Instructions to follow:
Repeat the material below exactly, line for line.

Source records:
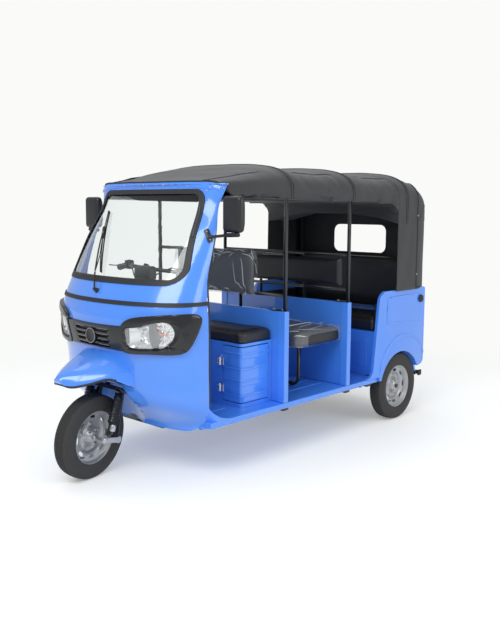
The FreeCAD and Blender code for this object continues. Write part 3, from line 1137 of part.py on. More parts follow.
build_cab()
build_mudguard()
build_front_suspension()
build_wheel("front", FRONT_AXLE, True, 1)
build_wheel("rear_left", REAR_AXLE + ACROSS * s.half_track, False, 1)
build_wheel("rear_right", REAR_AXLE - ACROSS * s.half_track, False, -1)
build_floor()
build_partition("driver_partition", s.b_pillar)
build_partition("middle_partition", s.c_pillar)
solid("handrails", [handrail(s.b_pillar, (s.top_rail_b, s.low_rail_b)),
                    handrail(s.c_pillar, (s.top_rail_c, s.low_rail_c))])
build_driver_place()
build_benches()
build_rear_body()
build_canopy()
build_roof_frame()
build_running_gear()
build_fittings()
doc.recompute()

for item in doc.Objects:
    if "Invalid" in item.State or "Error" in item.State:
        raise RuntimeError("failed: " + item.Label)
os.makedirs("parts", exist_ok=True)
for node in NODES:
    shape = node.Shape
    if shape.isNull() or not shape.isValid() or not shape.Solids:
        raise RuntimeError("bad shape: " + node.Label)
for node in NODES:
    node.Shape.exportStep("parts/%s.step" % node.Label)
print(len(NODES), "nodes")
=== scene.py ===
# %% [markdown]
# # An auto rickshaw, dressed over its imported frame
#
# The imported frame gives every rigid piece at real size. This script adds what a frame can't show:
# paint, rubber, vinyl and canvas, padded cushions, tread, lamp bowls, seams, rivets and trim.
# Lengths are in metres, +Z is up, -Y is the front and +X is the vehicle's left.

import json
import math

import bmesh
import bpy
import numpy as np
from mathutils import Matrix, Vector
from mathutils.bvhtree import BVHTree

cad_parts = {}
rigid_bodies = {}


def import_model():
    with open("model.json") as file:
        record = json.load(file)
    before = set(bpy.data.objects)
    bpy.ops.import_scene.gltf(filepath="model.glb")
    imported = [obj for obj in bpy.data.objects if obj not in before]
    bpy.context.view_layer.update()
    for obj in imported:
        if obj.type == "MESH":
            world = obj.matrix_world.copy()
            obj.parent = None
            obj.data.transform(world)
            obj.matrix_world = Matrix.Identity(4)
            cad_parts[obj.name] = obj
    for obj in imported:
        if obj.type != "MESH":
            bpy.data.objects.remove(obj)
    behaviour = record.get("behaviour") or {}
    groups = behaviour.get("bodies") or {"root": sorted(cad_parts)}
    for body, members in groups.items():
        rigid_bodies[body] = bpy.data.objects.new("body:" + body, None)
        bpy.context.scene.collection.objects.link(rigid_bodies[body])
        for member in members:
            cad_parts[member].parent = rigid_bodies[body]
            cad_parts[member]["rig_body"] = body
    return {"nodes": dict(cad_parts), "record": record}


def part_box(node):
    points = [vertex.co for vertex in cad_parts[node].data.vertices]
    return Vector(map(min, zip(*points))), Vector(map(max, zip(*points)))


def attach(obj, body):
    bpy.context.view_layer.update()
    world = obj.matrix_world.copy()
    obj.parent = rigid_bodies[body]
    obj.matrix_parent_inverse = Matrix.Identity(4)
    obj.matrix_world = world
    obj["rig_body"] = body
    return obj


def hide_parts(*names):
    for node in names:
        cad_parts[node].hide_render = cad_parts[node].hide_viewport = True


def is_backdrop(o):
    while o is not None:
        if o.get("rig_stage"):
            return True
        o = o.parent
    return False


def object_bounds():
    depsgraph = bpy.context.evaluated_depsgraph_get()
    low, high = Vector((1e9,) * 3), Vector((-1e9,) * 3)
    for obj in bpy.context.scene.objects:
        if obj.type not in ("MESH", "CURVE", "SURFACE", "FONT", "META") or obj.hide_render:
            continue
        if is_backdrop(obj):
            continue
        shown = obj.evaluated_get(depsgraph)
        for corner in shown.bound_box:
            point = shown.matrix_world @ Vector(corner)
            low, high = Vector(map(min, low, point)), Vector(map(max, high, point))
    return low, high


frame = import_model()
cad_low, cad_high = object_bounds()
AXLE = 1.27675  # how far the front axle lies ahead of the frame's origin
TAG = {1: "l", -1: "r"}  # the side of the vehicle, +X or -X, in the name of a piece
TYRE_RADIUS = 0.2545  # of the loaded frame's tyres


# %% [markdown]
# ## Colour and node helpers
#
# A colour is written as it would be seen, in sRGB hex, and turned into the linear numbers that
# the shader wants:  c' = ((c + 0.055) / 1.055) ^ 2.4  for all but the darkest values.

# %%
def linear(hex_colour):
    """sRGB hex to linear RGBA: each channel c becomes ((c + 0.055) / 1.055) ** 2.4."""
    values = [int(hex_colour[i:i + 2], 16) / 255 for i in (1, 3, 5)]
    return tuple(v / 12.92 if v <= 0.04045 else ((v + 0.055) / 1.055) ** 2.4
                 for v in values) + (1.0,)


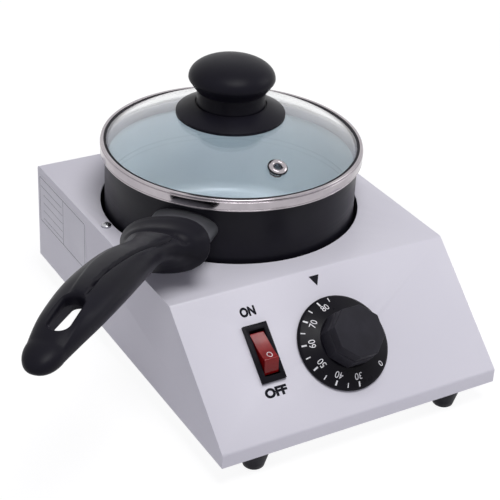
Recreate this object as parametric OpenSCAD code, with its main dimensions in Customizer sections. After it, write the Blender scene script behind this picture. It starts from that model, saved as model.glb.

Exercise answer:
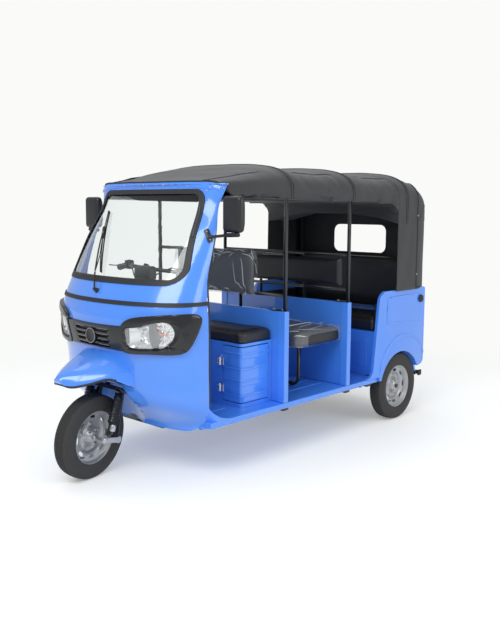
The FreeCAD and Blender code for this object continues. Write part 3, from line 1137 of part.py on. More parts follow.
build_cab()
build_mudguard()
build_front_suspension()
build_wheel("front", FRONT_AXLE, True, 1)
build_wheel("rear_left", REAR_AXLE + ACROSS * s.half_track, False, 1)
build_wheel("rear_right", REAR_AXLE - ACROSS * s.half_track, False, -1)
build_floor()
build_partition("driver_partition", s.b_pillar)
build_partition("middle_partition", s.c_pillar)
solid("handrails", [handrail(s.b_pillar, (s.top_rail_b, s.low_rail_b)),
                    handrail(s.c_pillar, (s.top_rail_c, s.low_rail_c))])
build_driver_place()
build_benches()
build_rear_body()
build_canopy()
build_roof_frame()
build_running_gear()
build_fittings()
doc.recompute()

for item in doc.Objects:
    if "Invalid" in item.State or "Error" in item.State:
        raise RuntimeError("failed: " + item.Label)
os.makedirs("parts", exist_ok=True)
for node in NODES:
    shape = node.Shape
    if shape.isNull() or not shape.isValid() or not shape.Solids:
        raise RuntimeError("bad shape: " + node.Label)
for node in NODES:
    node.Shape.exportStep("parts/%s.step" % node.Label)
print(len(NODES), "nodes")
=== scene.py ===
# %% [markdown]
# # An auto rickshaw, dressed over its imported frame
#
# The imported frame gives every rigid piece at real size. This script adds what a frame can't show:
# paint, rubber, vinyl and canvas, padded cushions, tread, lamp bowls, seams, rivets and trim.
# Lengths are in metres, +Z is up, -Y is the front and +X is the vehicle's left.

import json
import math

import bmesh
import bpy
import numpy as np
from mathutils import Matrix, Vector
from mathutils.bvhtree import BVHTree

cad_parts = {}
rigid_bodies = {}


def import_model():
    with open("model.json") as file:
        record = json.load(file)
    before = set(bpy.data.objects)
    bpy.ops.import_scene.gltf(filepath="model.glb")
    imported = [obj for obj in bpy.data.objects if obj not in before]
    bpy.context.view_layer.update()
    for obj in imported:
        if obj.type == "MESH":
            world = obj.matrix_world.copy()
            obj.parent = None
            obj.data.transform(world)
            obj.matrix_world = Matrix.Identity(4)
            cad_parts[obj.name] = obj
    for obj in imported:
        if obj.type != "MESH":
            bpy.data.objects.remove(obj)
    behaviour = record.get("behaviour") or {}
    groups = behaviour.get("bodies") or {"root": sorted(cad_parts)}
    for body, members in groups.items():
        rigid_bodies[body] = bpy.data.objects.new("body:" + body, None)
        bpy.context.scene.collection.objects.link(rigid_bodies[body])
        for member in members:
            cad_parts[member].parent = rigid_bodies[body]
            cad_parts[member]["rig_body"] = body
    return {"nodes": dict(cad_parts), "record": record}


def part_box(node):
    points = [vertex.co for vertex in cad_parts[node].data.vertices]
    return Vector(map(min, zip(*points))), Vector(map(max, zip(*points)))


def attach(obj, body):
    bpy.context.view_layer.update()
    world = obj.matrix_world.copy()
    obj.parent = rigid_bodies[body]
    obj.matrix_parent_inverse = Matrix.Identity(4)
    obj.matrix_world = world
    obj["rig_body"] = body
    return obj


def hide_parts(*names):
    for node in names:
        cad_parts[node].hide_render = cad_parts[node].hide_viewport = True


def is_backdrop(o):
    while o is not None:
        if o.get("rig_stage"):
            return True
        o = o.parent
    return False


def object_bounds():
    depsgraph = bpy.context.evaluated_depsgraph_get()
    low, high = Vector((1e9,) * 3), Vector((-1e9,) * 3)
    for obj in bpy.context.scene.objects:
        if obj.type not in ("MESH", "CURVE", "SURFACE", "FONT", "META") or obj.hide_render:
            continue
        if is_backdrop(obj):
            continue
        shown = obj.evaluated_get(depsgraph)
        for corner in shown.bound_box:
            point = shown.matrix_world @ Vector(corner)
            low, high = Vector(map(min, low, point)), Vector(map(max, high, point))
    return low, high


frame = import_model()
cad_low, cad_high = object_bounds()
AXLE = 1.27675  # how far the front axle lies ahead of the frame's origin
TAG = {1: "l", -1: "r"}  # the side of the vehicle, +X or -X, in the name of a piece
TYRE_RADIUS = 0.2545  # of the loaded frame's tyres


# %% [markdown]
# ## Colour and node helpers
#
# A colour is written as it would be seen, in sRGB hex, and turned into the linear numbers that
# the shader wants:  c' = ((c + 0.055) / 1.055) ^ 2.4  for all but the darkest values.

# %%
def linear(hex_colour):
    """sRGB hex to linear RGBA: each channel c becomes ((c + 0.055) / 1.055) ** 2.4."""
    values = [int(hex_colour[i:i + 2], 16) / 255 for i in (1, 3, 5)]
    return tuple(v / 12.92 if v <= 0.04045 else ((v + 0.055) / 1.055) ** 2.4
                 for v in values) + (1.0,)


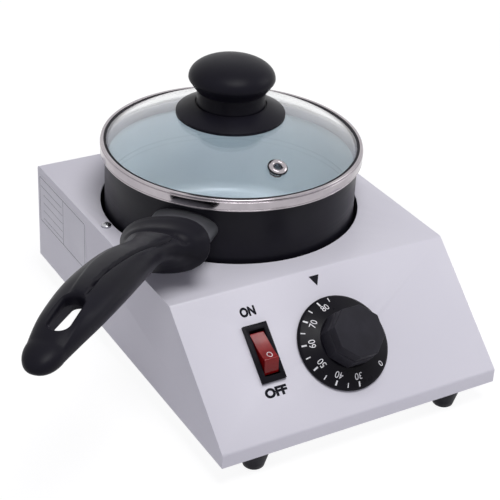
Recreate this object as parametric OpenSCAD code, with its main dimensions in Customizer sections. After it, write the Blender scene script behind this picture. It starts from that model, saved as model.glb.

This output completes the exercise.